• **Material provided**
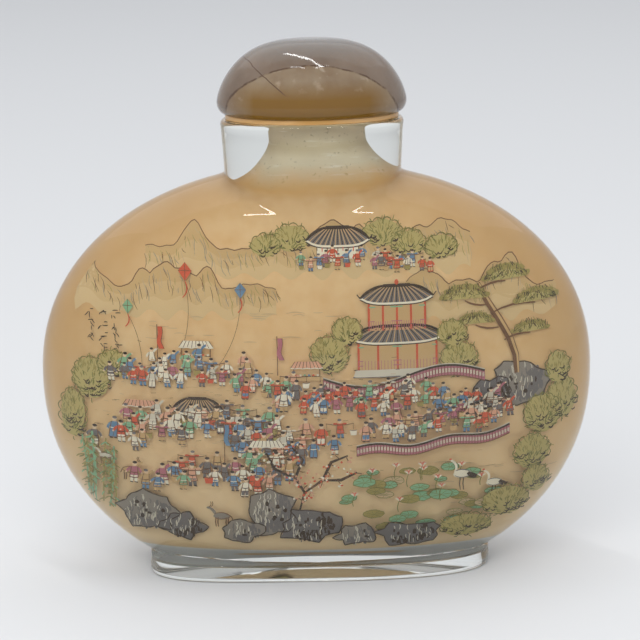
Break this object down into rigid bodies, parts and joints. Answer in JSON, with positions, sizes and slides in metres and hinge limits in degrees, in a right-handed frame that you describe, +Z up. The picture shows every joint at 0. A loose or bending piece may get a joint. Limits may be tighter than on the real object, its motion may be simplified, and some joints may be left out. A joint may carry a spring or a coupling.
{
  "type": "inside-painted snuff bottle",
  "caption": "Flattened round glass snuff bottle on an oval foot, painted on the inside, closed by a domed agate stopper that lifts out.",
  "frame": {"origin": "centre of the foot's underside, on the surface that it stands on", "axes": "+Z up; the broad front face looks along -Y; +X to the right of someone looking at that face"},
  "size_m": [0.0878, 0.0386, 0.0848],
  "materials": {
    "glass": "clear glass, polished outside, ground matt and painted in ochre on the inside of the body",
    "agate": "polished translucent grey-brown agate",
    "plug": "amber-brown collar and plug"
  },
  "bodies": {
    "root": {"bottle": "glass", "stopper_cap": "agate", "stopper_plug": "plug"}
  },
  "joints": []
}
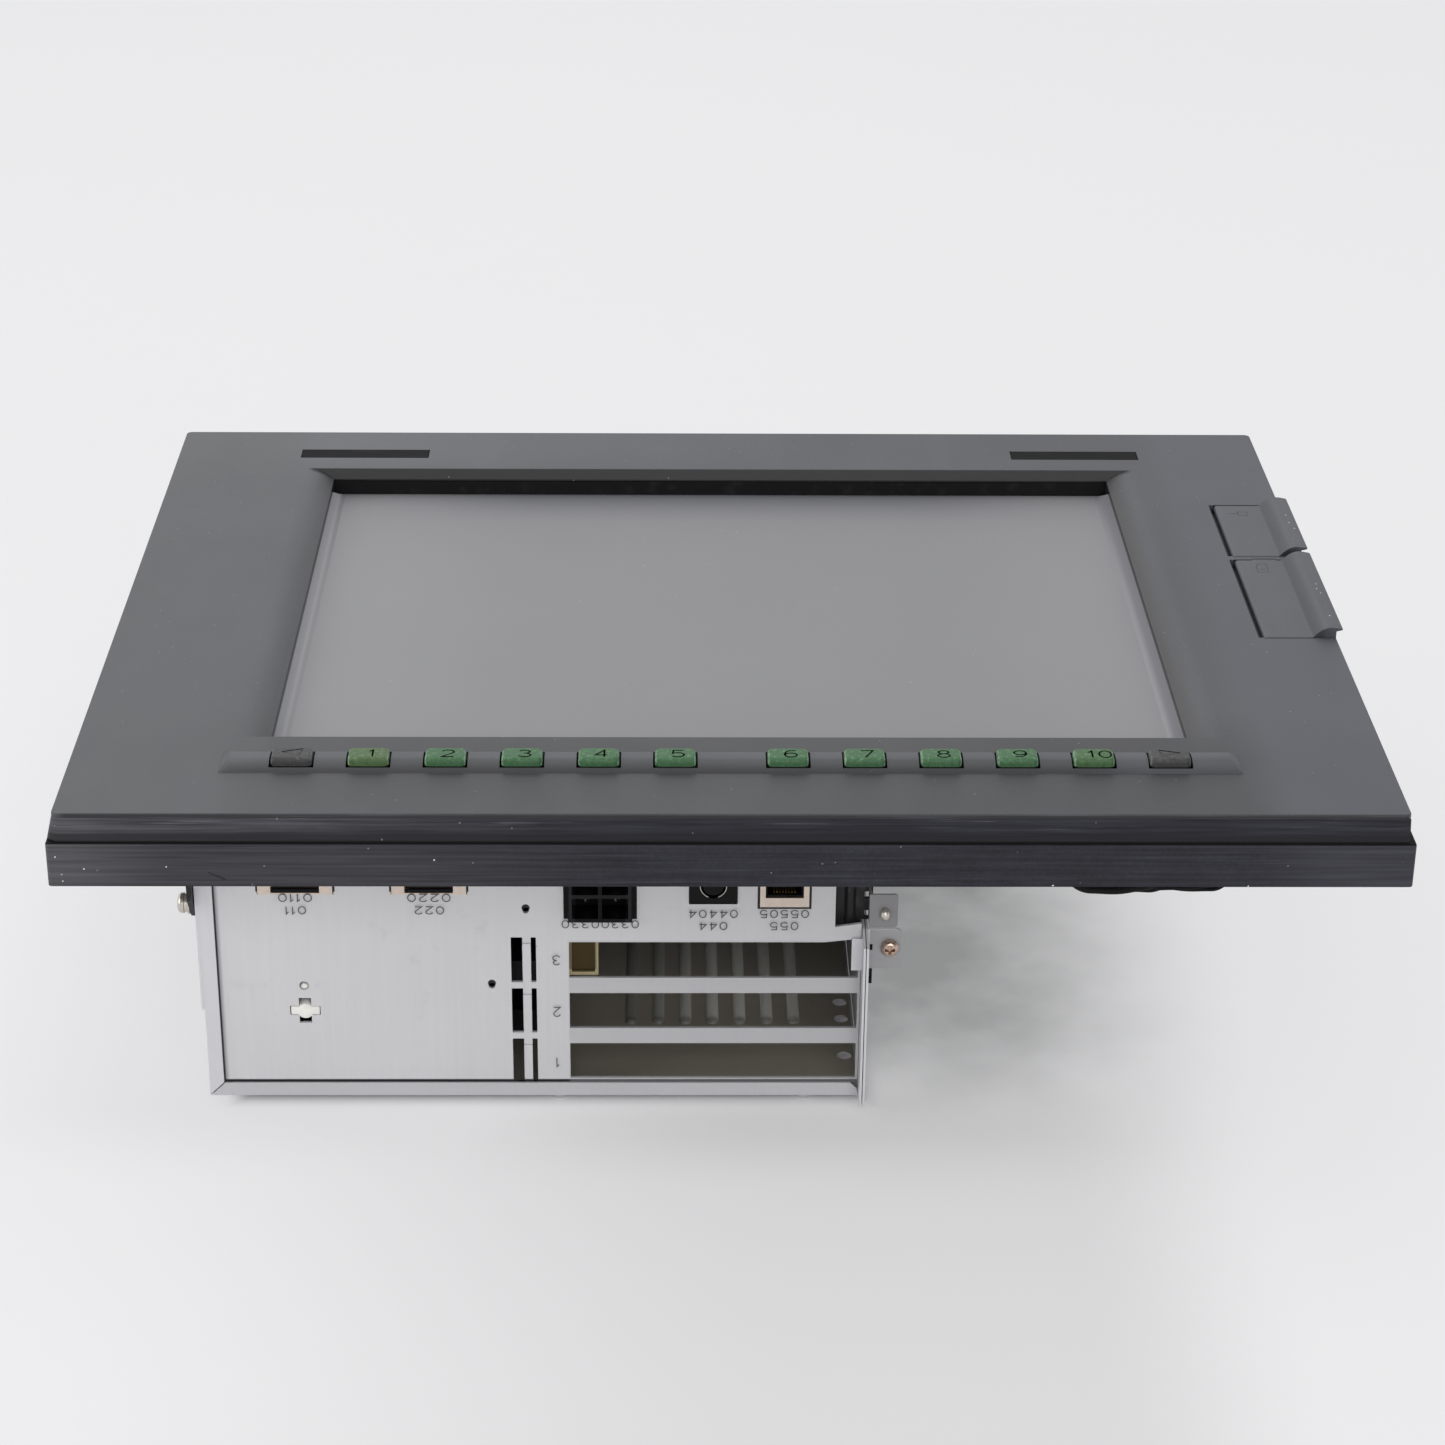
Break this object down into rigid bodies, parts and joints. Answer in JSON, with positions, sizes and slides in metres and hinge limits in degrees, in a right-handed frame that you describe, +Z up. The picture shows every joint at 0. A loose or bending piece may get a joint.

• **Exercise brief**
Return all the data exactly as given.

• **Expected answer**
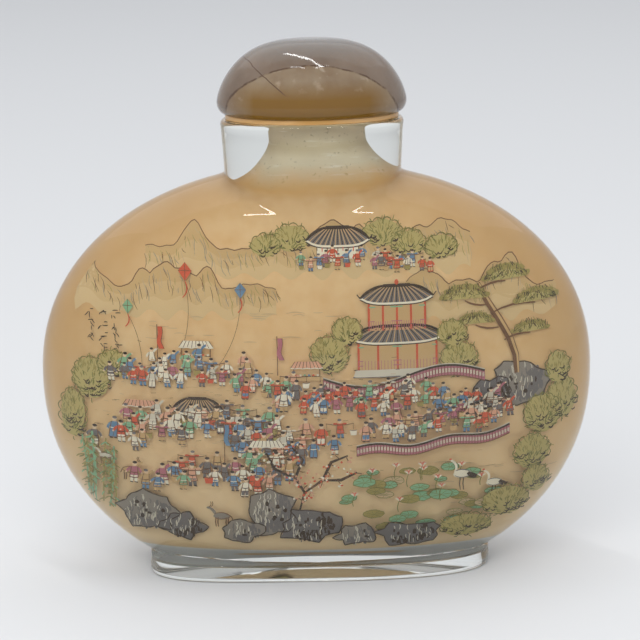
Break this object down into rigid bodies, parts and joints. Answer in JSON, with positions, sizes and slides in metres and hinge limits in degrees, in a right-handed frame that you describe, +Z up. The picture shows every joint at 0. A loose or bending piece may get a joint. Limits may be tighter than on the real object, its motion may be simplified, and some joints may be left out. A joint may carry a spring or a coupling.
{
  "type": "inside-painted snuff bottle",
  "caption": "Flattened round glass snuff bottle on an oval foot, painted on the inside, closed by a domed agate stopper that lifts out.",
  "frame": {"origin": "centre of the foot's underside, on the surface that it stands on", "axes": "+Z up; the broad front face looks along -Y; +X to the right of someone looking at that face"},
  "size_m": [0.0878, 0.0386, 0.0848],
  "materials": {
    "glass": "clear glass, polished outside, ground matt and painted in ochre on the inside of the body",
    "agate": "polished translucent grey-brown agate",
    "plug": "amber-brown collar and plug"
  },
  "bodies": {
    "root": {"bottle": "glass", "stopper_cap": "agate", "stopper_plug": "plug"}
  },
  "joints": []
}
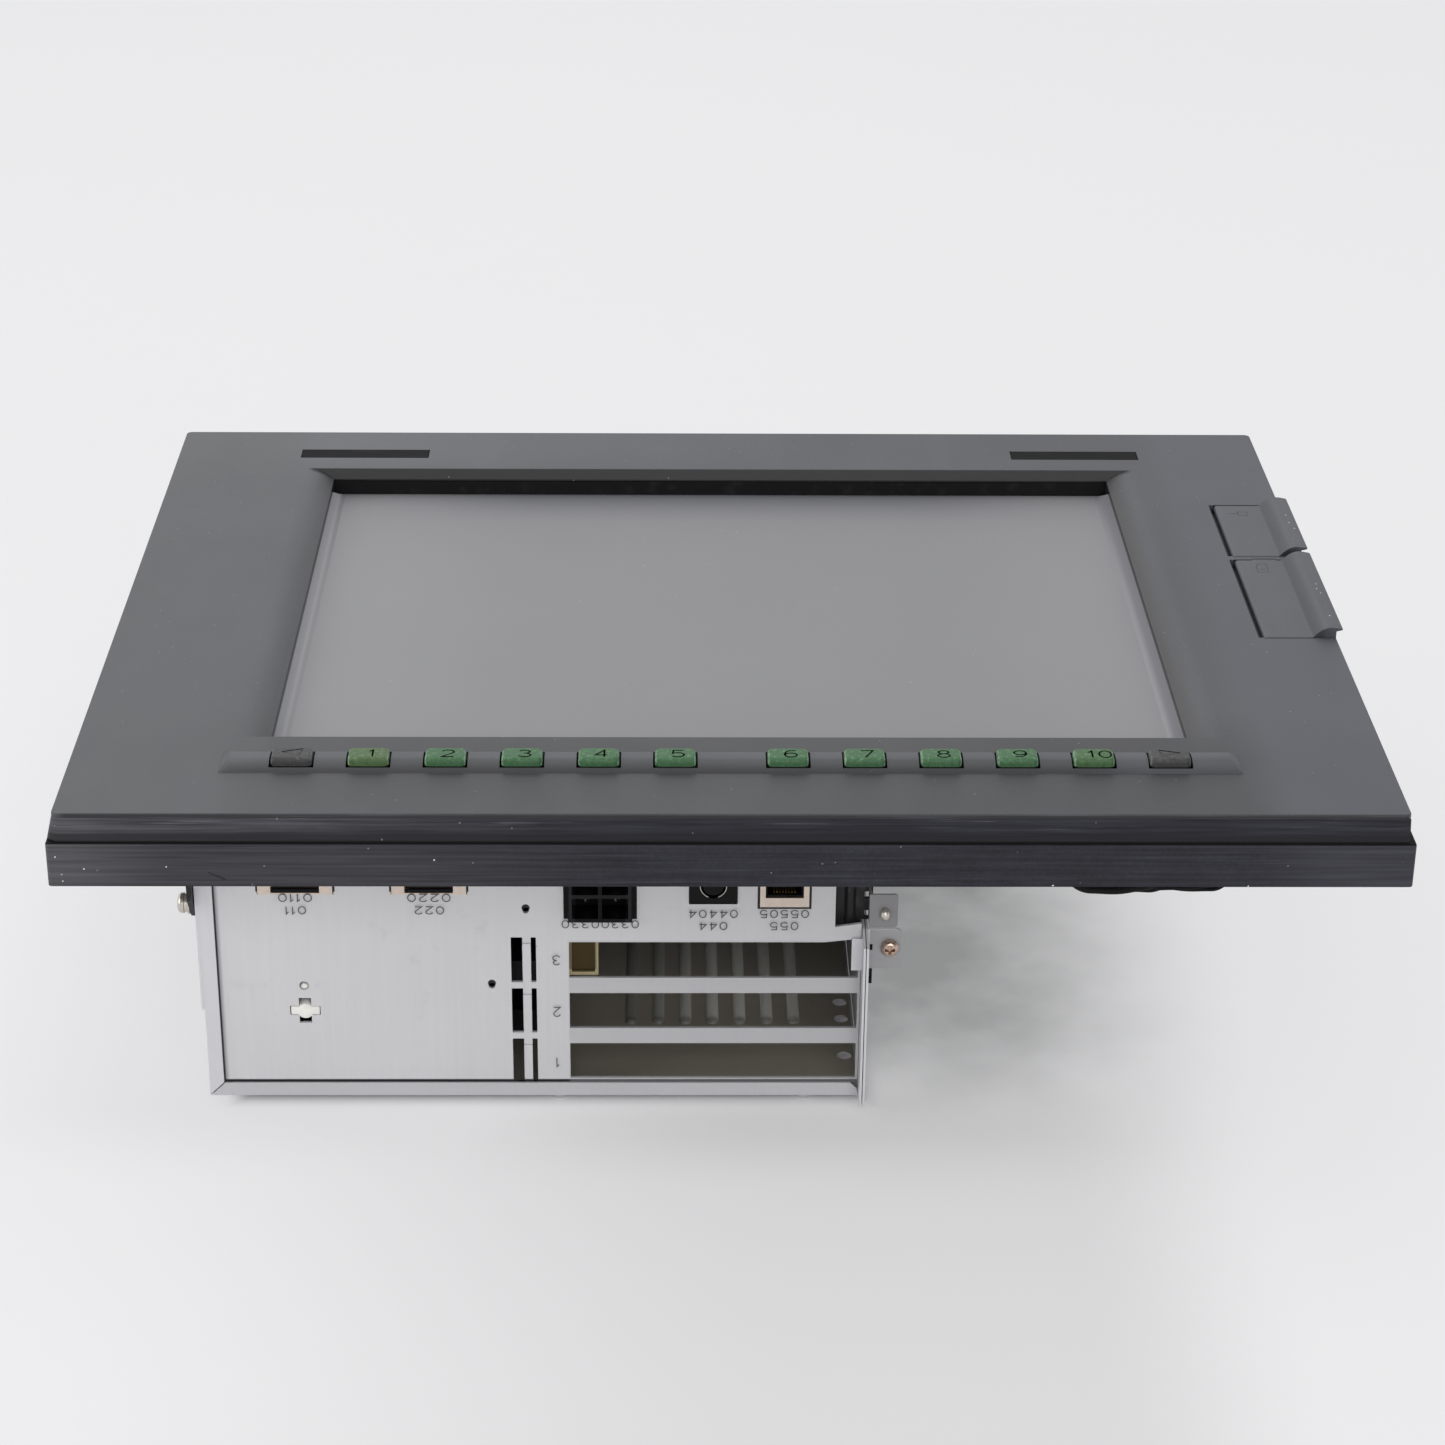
Break this object down into rigid bodies, parts and joints. Answer in JSON, with positions, sizes and slides in metres and hinge limits in degrees, in a right-handed frame that you describe, +Z up. The picture shows every joint at 0. A loose or bending piece may get a joint.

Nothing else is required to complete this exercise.